*Problem details*. Output the full listing word for word.

*Data extract*.
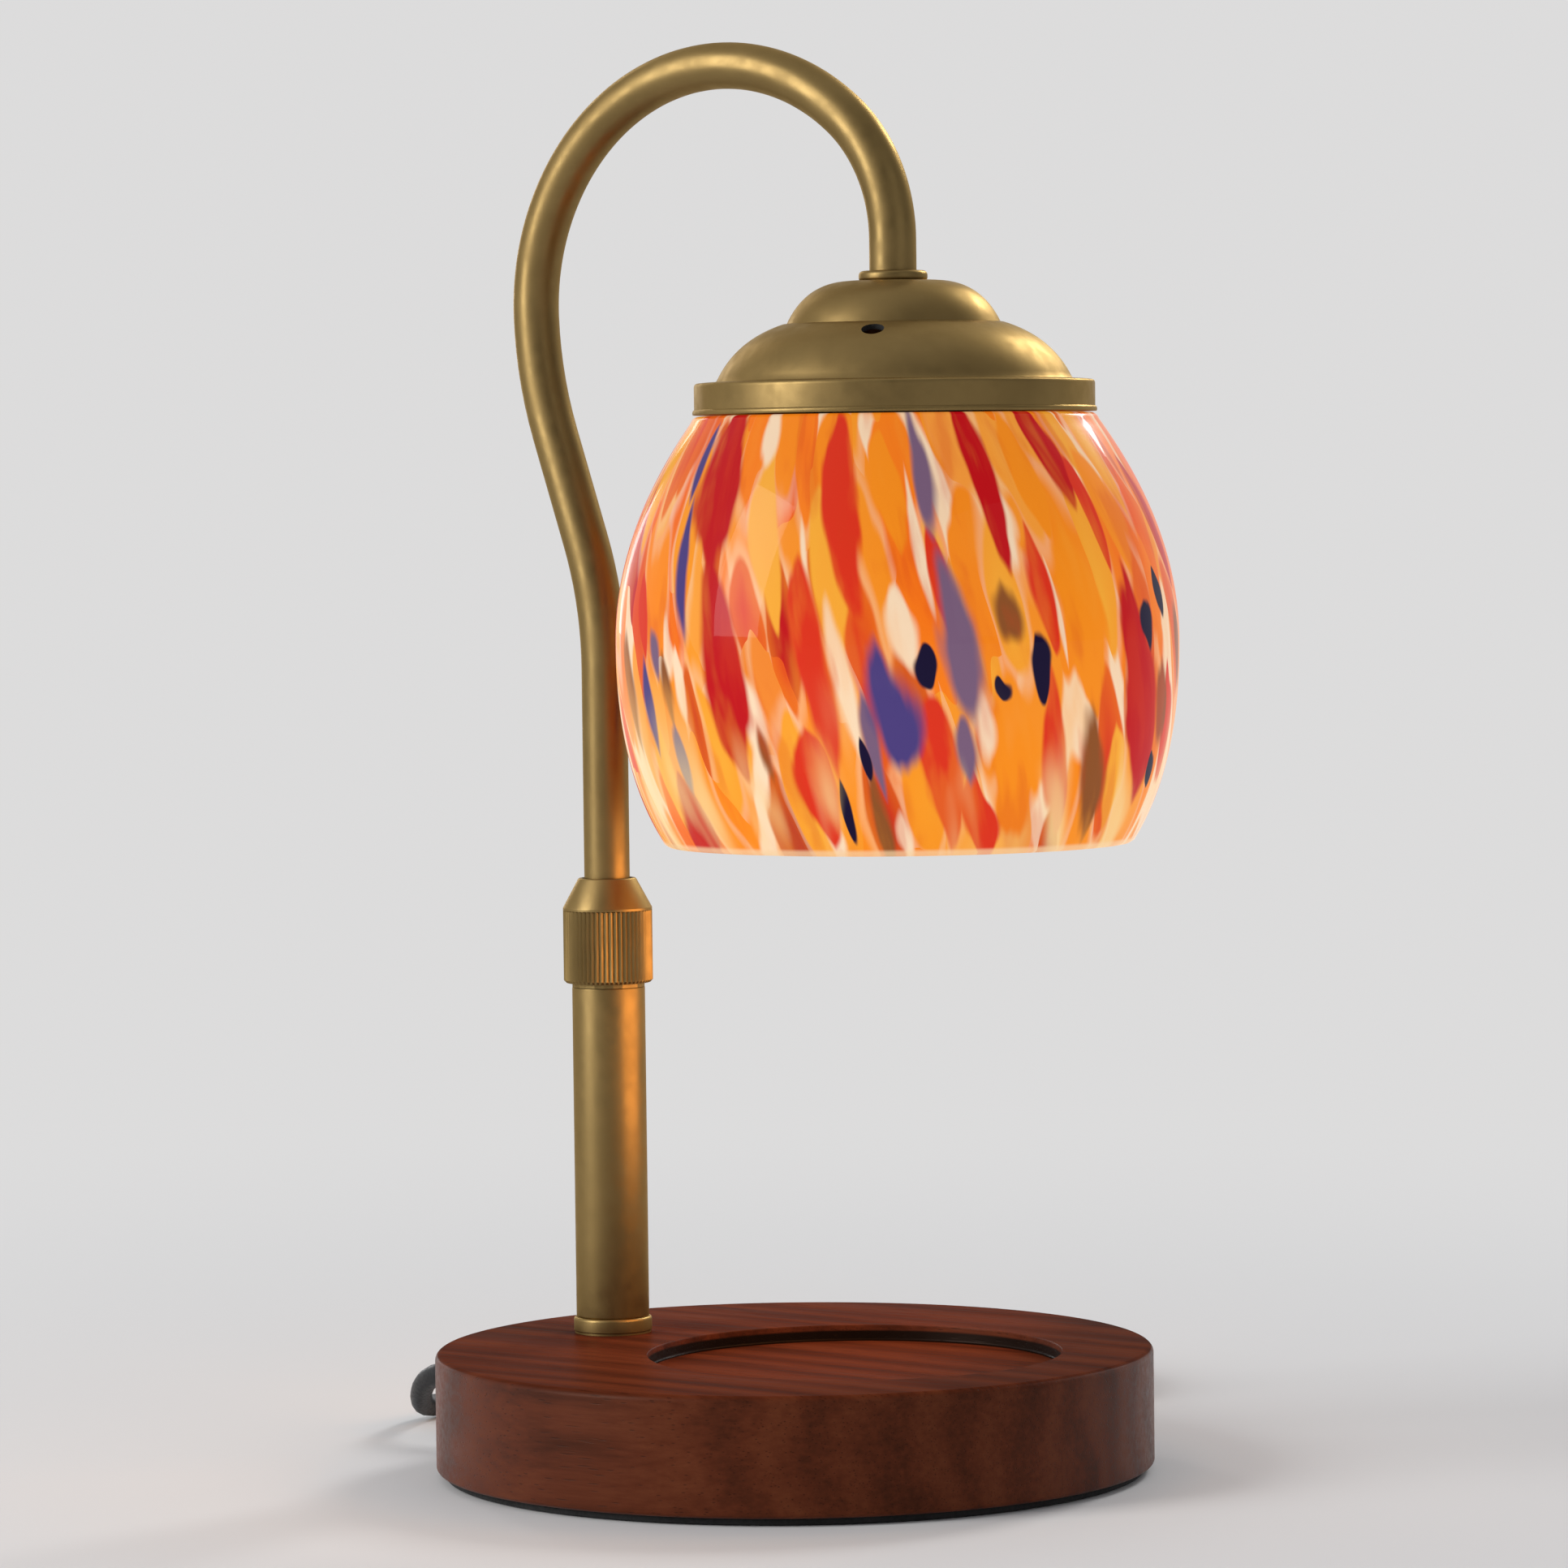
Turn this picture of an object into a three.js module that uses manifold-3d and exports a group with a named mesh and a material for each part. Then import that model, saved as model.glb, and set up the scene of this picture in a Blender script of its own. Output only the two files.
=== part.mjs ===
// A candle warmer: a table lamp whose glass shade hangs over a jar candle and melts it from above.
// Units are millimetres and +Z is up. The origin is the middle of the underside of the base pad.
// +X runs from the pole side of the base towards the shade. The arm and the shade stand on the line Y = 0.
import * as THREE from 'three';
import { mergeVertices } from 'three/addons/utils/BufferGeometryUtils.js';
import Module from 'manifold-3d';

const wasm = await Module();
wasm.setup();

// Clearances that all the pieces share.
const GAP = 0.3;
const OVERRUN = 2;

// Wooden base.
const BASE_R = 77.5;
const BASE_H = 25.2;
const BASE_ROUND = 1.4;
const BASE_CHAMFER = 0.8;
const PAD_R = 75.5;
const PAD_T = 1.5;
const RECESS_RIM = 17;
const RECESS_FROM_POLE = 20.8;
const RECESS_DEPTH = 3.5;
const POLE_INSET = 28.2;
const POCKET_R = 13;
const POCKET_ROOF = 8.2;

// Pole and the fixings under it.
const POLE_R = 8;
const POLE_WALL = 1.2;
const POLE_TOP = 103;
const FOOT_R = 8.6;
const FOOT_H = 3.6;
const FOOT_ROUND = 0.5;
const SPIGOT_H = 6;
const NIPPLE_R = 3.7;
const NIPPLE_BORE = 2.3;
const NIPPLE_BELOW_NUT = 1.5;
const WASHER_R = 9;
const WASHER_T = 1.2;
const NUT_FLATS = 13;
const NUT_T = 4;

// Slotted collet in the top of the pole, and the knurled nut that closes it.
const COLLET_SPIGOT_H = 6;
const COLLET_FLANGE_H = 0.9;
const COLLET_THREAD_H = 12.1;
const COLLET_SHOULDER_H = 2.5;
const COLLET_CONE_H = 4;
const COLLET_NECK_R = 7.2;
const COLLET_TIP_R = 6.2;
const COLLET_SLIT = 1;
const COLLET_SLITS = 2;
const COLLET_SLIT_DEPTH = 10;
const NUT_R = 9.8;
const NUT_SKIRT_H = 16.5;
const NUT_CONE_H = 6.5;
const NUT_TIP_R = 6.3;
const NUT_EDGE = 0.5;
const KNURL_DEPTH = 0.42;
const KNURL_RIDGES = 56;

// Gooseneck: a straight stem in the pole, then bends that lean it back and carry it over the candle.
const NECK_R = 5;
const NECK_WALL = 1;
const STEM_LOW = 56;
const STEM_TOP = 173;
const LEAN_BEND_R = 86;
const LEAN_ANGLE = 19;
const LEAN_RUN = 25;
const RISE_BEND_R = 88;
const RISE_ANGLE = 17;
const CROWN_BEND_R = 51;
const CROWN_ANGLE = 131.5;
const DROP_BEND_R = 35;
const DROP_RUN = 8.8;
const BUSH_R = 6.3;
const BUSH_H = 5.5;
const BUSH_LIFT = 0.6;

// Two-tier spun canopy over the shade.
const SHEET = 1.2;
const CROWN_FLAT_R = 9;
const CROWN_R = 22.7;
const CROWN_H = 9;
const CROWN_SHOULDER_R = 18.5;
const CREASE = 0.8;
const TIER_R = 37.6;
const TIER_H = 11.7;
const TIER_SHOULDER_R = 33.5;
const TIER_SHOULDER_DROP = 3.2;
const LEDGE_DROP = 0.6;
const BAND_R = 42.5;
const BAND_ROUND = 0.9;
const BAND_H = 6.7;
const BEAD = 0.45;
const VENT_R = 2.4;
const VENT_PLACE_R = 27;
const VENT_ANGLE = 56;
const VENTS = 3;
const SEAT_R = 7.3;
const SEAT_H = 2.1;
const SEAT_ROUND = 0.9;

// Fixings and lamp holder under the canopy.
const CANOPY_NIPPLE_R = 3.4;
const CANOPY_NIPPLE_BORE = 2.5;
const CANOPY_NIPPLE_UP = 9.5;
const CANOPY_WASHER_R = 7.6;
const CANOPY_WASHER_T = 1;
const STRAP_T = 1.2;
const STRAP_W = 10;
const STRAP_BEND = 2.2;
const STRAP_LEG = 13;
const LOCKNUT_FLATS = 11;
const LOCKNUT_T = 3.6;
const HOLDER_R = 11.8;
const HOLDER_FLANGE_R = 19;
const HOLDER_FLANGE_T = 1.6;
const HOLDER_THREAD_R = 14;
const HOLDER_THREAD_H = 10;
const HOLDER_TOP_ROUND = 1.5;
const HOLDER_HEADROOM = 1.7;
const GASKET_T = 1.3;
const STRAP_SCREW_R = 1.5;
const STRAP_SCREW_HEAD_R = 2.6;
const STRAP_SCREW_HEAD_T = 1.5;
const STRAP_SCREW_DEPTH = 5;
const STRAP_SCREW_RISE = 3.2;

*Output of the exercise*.
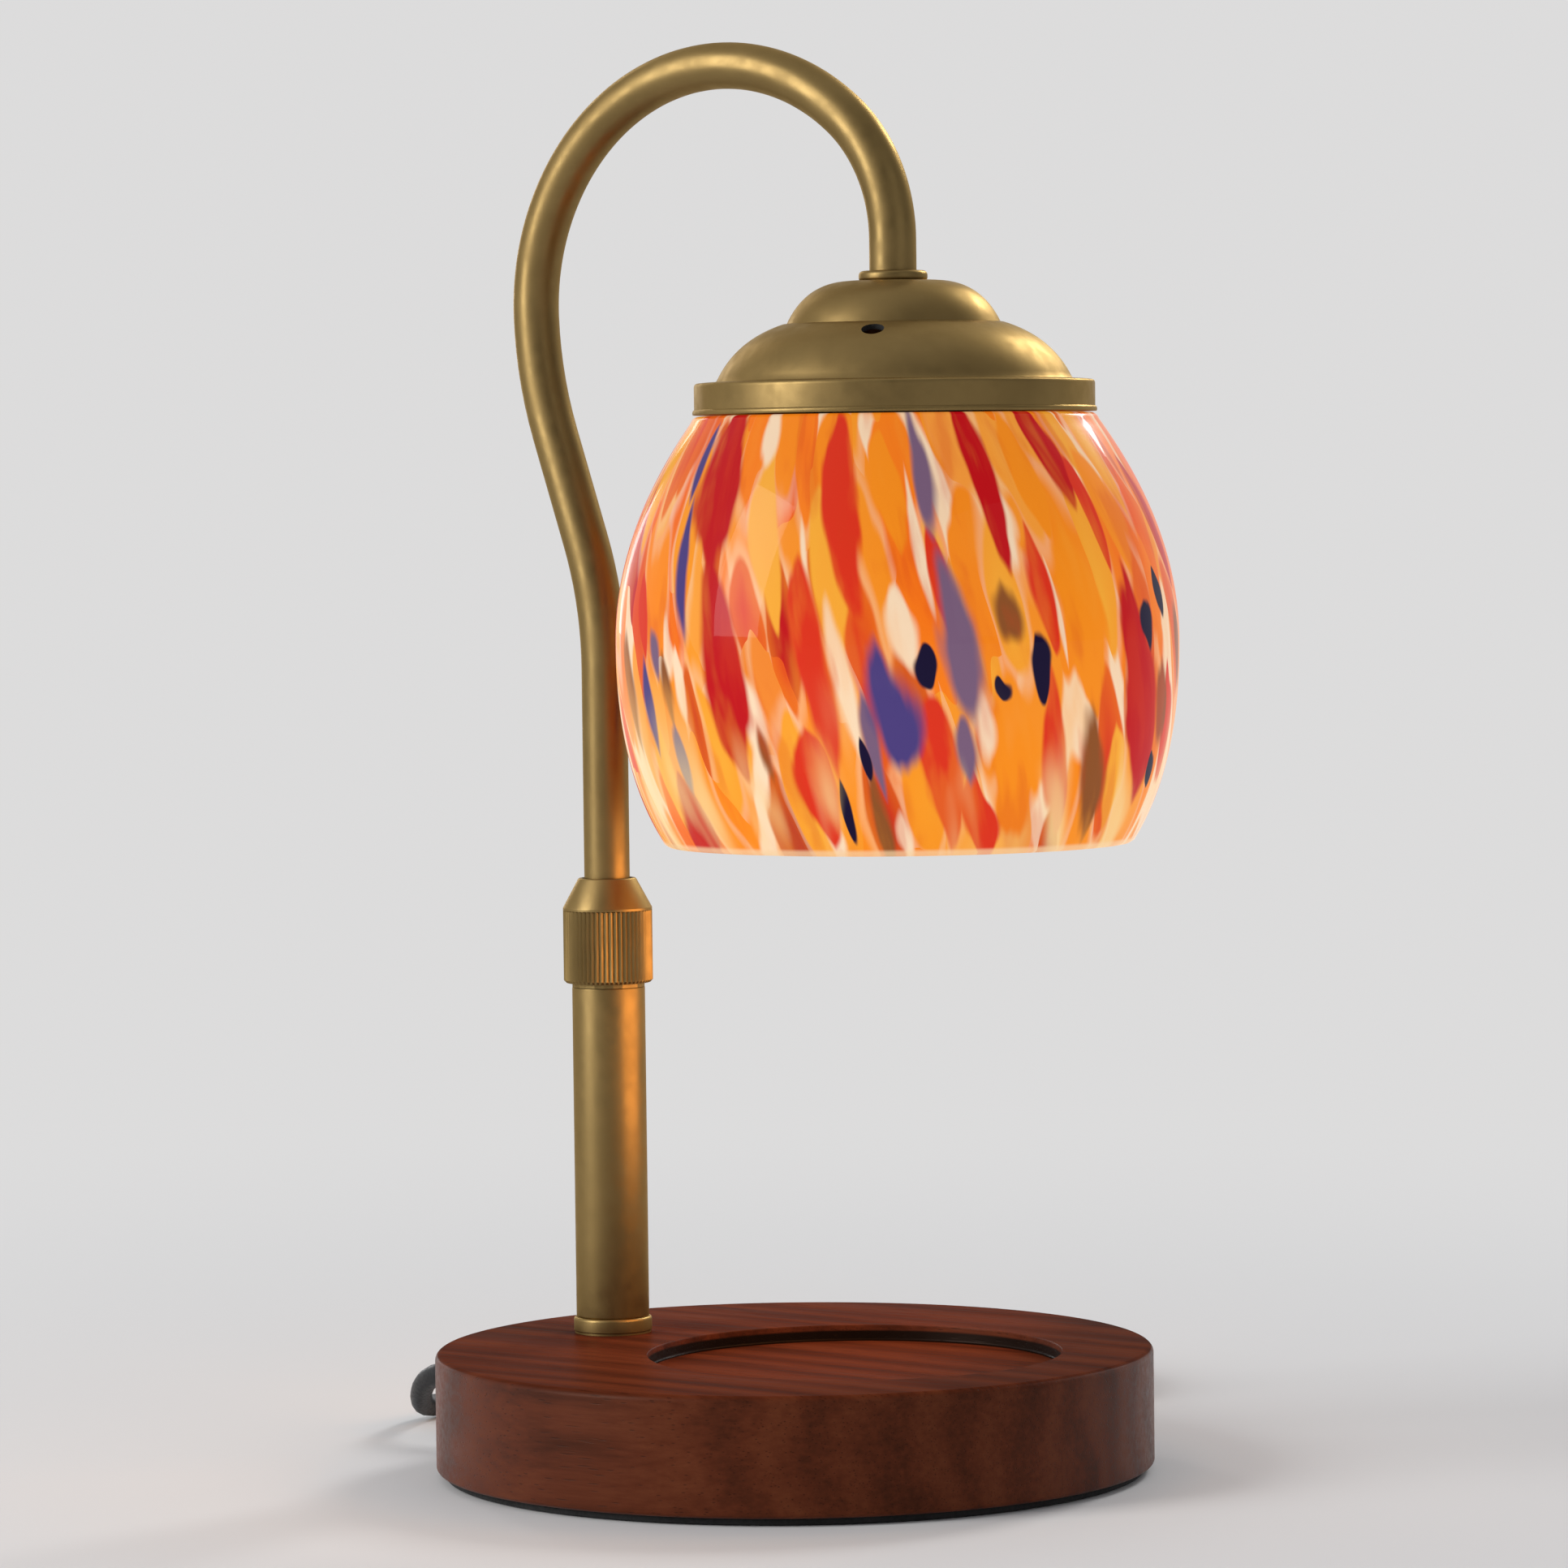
Turn this picture of an object into a three.js module that uses manifold-3d and exports a group with a named mesh and a material for each part. Then import that model, saved as model.glb, and set up the scene of this picture in a Blender script of its own. Output only the two files.
=== part.mjs ===
// A candle warmer: a table lamp whose glass shade hangs over a jar candle and melts it from above.
// Units are millimetres and +Z is up. The origin is the middle of the underside of the base pad.
// +X runs from the pole side of the base towards the shade. The arm and the shade stand on the line Y = 0.
import * as THREE from 'three';
import { mergeVertices } from 'three/addons/utils/BufferGeometryUtils.js';
import Module from 'manifold-3d';

const wasm = await Module();
wasm.setup();

// Clearances that all the pieces share.
const GAP = 0.3;
const OVERRUN = 2;

// Wooden base.
const BASE_R = 77.5;
const BASE_H = 25.2;
const BASE_ROUND = 1.4;
const BASE_CHAMFER = 0.8;
const PAD_R = 75.5;
const PAD_T = 1.5;
const RECESS_RIM = 17;
const RECESS_FROM_POLE = 20.8;
const RECESS_DEPTH = 3.5;
const POLE_INSET = 28.2;
const POCKET_R = 13;
const POCKET_ROOF = 8.2;

// Pole and the fixings under it.
const POLE_R = 8;
const POLE_WALL = 1.2;
const POLE_TOP = 103;
const FOOT_R = 8.6;
const FOOT_H = 3.6;
const FOOT_ROUND = 0.5;
const SPIGOT_H = 6;
const NIPPLE_R = 3.7;
const NIPPLE_BORE = 2.3;
const NIPPLE_BELOW_NUT = 1.5;
const WASHER_R = 9;
const WASHER_T = 1.2;
const NUT_FLATS = 13;
const NUT_T = 4;

// Slotted collet in the top of the pole, and the knurled nut that closes it.
const COLLET_SPIGOT_H = 6;
const COLLET_FLANGE_H = 0.9;
const COLLET_THREAD_H = 12.1;
const COLLET_SHOULDER_H = 2.5;
const COLLET_CONE_H = 4;
const COLLET_NECK_R = 7.2;
const COLLET_TIP_R = 6.2;
const COLLET_SLIT = 1;
const COLLET_SLITS = 2;
const COLLET_SLIT_DEPTH = 10;
const NUT_R = 9.8;
const NUT_SKIRT_H = 16.5;
const NUT_CONE_H = 6.5;
const NUT_TIP_R = 6.3;
const NUT_EDGE = 0.5;
const KNURL_DEPTH = 0.42;
const KNURL_RIDGES = 56;

// Gooseneck: a straight stem in the pole, then bends that lean it back and carry it over the candle.
const NECK_R = 5;
const NECK_WALL = 1;
const STEM_LOW = 56;
const STEM_TOP = 173;
const LEAN_BEND_R = 86;
const LEAN_ANGLE = 19;
const LEAN_RUN = 25;
const RISE_BEND_R = 88;
const RISE_ANGLE = 17;
const CROWN_BEND_R = 51;
const CROWN_ANGLE = 131.5;
const DROP_BEND_R = 35;
const DROP_RUN = 8.8;
const BUSH_R = 6.3;
const BUSH_H = 5.5;
const BUSH_LIFT = 0.6;

// Two-tier spun canopy over the shade.
const SHEET = 1.2;
const CROWN_FLAT_R = 9;
const CROWN_R = 22.7;
const CROWN_H = 9;
const CROWN_SHOULDER_R = 18.5;
const CREASE = 0.8;
const TIER_R = 37.6;
const TIER_H = 11.7;
const TIER_SHOULDER_R = 33.5;
const TIER_SHOULDER_DROP = 3.2;
const LEDGE_DROP = 0.6;
const BAND_R = 42.5;
const BAND_ROUND = 0.9;
const BAND_H = 6.7;
const BEAD = 0.45;
const VENT_R = 2.4;
const VENT_PLACE_R = 27;
const VENT_ANGLE = 56;
const VENTS = 3;
const SEAT_R = 7.3;
const SEAT_H = 2.1;
const SEAT_ROUND = 0.9;

// Fixings and lamp holder under the canopy.
const CANOPY_NIPPLE_R = 3.4;
const CANOPY_NIPPLE_BORE = 2.5;
const CANOPY_NIPPLE_UP = 9.5;
const CANOPY_WASHER_R = 7.6;
const CANOPY_WASHER_T = 1;
const STRAP_T = 1.2;
const STRAP_W = 10;
const STRAP_BEND = 2.2;
const STRAP_LEG = 13;
const LOCKNUT_FLATS = 11;
const LOCKNUT_T = 3.6;
const HOLDER_R = 11.8;
const HOLDER_FLANGE_R = 19;
const HOLDER_FLANGE_T = 1.6;
const HOLDER_THREAD_R = 14;
const HOLDER_THREAD_H = 10;
const HOLDER_TOP_ROUND = 1.5;
const HOLDER_HEADROOM = 1.7;
const GASKET_T = 1.3;
const STRAP_SCREW_R = 1.5;
const STRAP_SCREW_HEAD_R = 2.6;
const STRAP_SCREW_HEAD_T = 1.5;
const STRAP_SCREW_DEPTH = 5;
const STRAP_SCREW_RISE = 3.2;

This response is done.